Okul çıkışlarında tezgâhın başında geçirilen saatler, Midyeci Yasin’in hayatının yönünü belirledi. Yaşı küçük, yükü büyüktü. Ancak o günlerde kazanılan deneyim, bugün 35 yıla yayılan bir meslek ustalığının temelini oluşturdu.
Midyecilik, onun için hiçbir zaman sadece para kazanılan bir iş olmadı. Bu meslek; alın teri, süreklilik ve sorumluluk demekti. En önemlisi ise insanlara yedirdiğin gıdanın emanet olduğu bilinciydi.

Aradan geçen 35 yıl boyunca Midyeci Yasin, bu işi hep aynı ciddiyetle yaptı. Sokakta, tezgahta, dükkânda ya da şubede fark etmeden, midyeye ve müşteriye olan saygıyı her zaman en önde tuttu.
Bu anlayış, onu yalnızca usta bir midyeci değil; aynı zamanda mesleğine yön veren bir isim haline getirdi.
Midyeci Yasin’in hedefi hiçbir zaman küçük olmadı. Önce Türkiye’de midyeye bakış açısını değiştirmeyi başardı. Denetimli üretim, çiftlik midyesi, hijyen ve gıda güvenliği gibi kavramları sektörün merkezine taşıdı.
Ancak onun hayali bununla sınırlı değil.
Bugün Midyeci Yasin’in vizyonu, bu işi sadece Türkiye’de değil, dünyada da en iyi ve en kaliteli şekilde yapmak. Midyeciliği sokak lezzeti olmaktan çıkarıp, global standartlarda bir marka haline getirmek.

Baba mesleğiyle başlayan bu yolculuk, bugün modern üretim tesisleri, denetimli çiftlikler, franchise şubeler ve binlerce müdavimle devam ediyor. Ama hikâyenin özü hiç değişmedi:
Tezgâhın başındaki o 8 yaşındaki çocuğun mesleğine duyduğu saygı, bugün de Midyeci Yasin markasının temelini oluşturuyor.

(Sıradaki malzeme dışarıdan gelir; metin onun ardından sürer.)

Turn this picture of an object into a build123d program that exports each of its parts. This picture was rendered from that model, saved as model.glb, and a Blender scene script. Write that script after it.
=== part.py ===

Midyeci Yasin için başarı; sadece büyümek değil, doğru büyümek. Sadece çok satmak değil, güvenle yedirmek. Sadece Türkiye’de tanınmak değil, dünyada örnek gösterilmek.
35 yıllık bu yolculuk, bir tezgâhtan doğan hayalin; emek, sabır ve inançla nasıl bir dünya markasına dönüşebileceğinin en güçlü kanıtı.
Midyeci Yasin…
Bir meslek, bir hayat, bir hedef: Dünyanın en iyisi olmak.